4.4 Central GUI Entry Point

  • gui_main.py serves as the single entry point of the application
  • It initializes the GUI layout and menus
  • Routes user actions to the corresponding processing modules
  • Handles visualization and result presentation

By centralizing control in gui_main.py, the project avoids duplicated logic and ensures consistent behavior across all modules.

Goal: Provide a clean, modular GUI architecture that integrates multiple classical computer vision pipelines into a single, coherent application without sacrificing clarity or extensibility.


How to Use

1) Launch

From the project root directory, run: python gui_main.py

2) Image Processing

  1. Load an image from the file dialog.
  2. Choose an operation (e.g., brightness/contrast, thresholding, histogram enhancement, gamma).
  3. Adjust parameters in the GUI.
  4. Apply and view the output (and any related plots/visuals).

3) Prokudin-Gorskii Restoration

  1. Select a Prokudin plate image (three stacked grayscale channels).
  2. Choose the alignment method (SSD or NCC).
  3. Run restoration.
  4. Review: unaligned → aligned → final enhanced result.

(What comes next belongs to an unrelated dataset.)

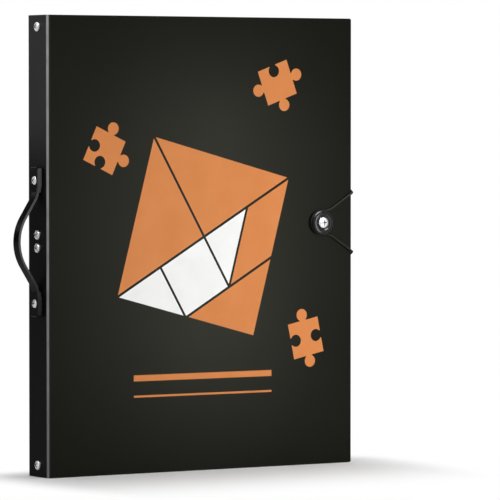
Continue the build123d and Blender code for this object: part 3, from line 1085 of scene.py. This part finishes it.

4) HOG (Features / Detection / Classification)

  1. Load a test image.
  2. Select a task:
    • HOG feature visualization
    • Human detection (HOG + SVM)
    • Custom object detection / classification (SVM, if available)
  3. Set thresholds/parameters.
  4. Run and review bounding boxes, confidence scores, and visualizations.

5) Save Results

Use the GUI’s save/export options (if available) to store processed images, detections, and visualizations.